FREDERICTON -- Power is being reduced at the Point Lepreau Generating Station in New Brunswick as adjustments are made to refuelling equipment that's used in the operation of the nuclear reactor.

Officials say reactor power is being reduced from the 100 per cent level.

Sean Granville, the station's vice-president and chief nuclear officer, says the restart of Atlantic Canada's only nuclear power plant has gone well after a lengthy overhaul by Atomic Energy of Canada Ltd.

He says NB Power is pleased with the reactor's performance and the adjustments that are being made are a normal part of the restart process.

The reactor was brought back online in November, the first time it was in commercial operation since March 2008.
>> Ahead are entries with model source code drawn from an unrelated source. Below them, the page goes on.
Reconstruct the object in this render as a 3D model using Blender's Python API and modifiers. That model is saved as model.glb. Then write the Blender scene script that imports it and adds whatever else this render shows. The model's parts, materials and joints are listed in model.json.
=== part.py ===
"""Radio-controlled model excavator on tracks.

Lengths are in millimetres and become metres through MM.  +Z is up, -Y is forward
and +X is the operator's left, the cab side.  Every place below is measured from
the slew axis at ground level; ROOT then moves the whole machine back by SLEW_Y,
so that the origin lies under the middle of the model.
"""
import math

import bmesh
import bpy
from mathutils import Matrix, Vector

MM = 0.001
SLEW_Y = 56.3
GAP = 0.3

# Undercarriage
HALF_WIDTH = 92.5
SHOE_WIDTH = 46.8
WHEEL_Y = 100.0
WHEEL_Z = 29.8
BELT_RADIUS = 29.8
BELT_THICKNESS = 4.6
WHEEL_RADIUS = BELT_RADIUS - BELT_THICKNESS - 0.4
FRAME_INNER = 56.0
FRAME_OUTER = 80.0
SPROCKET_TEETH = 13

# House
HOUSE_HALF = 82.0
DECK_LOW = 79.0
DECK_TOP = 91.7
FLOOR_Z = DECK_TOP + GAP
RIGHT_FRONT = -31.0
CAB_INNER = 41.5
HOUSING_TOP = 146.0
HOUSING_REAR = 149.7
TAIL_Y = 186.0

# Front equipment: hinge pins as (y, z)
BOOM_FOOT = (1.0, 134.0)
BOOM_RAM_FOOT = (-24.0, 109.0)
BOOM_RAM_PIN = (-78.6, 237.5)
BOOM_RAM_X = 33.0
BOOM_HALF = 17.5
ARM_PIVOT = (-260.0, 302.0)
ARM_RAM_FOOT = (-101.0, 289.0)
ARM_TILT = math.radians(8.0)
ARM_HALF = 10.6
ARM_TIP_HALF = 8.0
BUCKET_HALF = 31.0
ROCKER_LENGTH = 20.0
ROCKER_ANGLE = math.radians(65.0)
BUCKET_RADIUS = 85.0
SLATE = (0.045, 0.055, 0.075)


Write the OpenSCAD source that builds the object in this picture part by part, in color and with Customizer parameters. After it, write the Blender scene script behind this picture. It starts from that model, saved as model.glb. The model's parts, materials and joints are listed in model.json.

The reactor's overhaul was scheduled to last 18 months and cost $1.4 billion, but instead it took three years longer than expected and cost the province's Crown-owned utility an extra $1 billion.

NB Power says before the station came back online, the reactor was filled with new fuel, which meant refuelling was not required for the first several months of its operation.

"By moving to lower reactor power, we reduce the rate at which we need to refuel and this allows us to operate longer with the current fuel while we work to make adjustments to the refuelling equipment," Granville says in a statement.

"There are no issues related to safety and we will return to high power once we are able to meet our refuelling targets."

NB Power has said the reactor is expected to last another 27 years after the work that was done.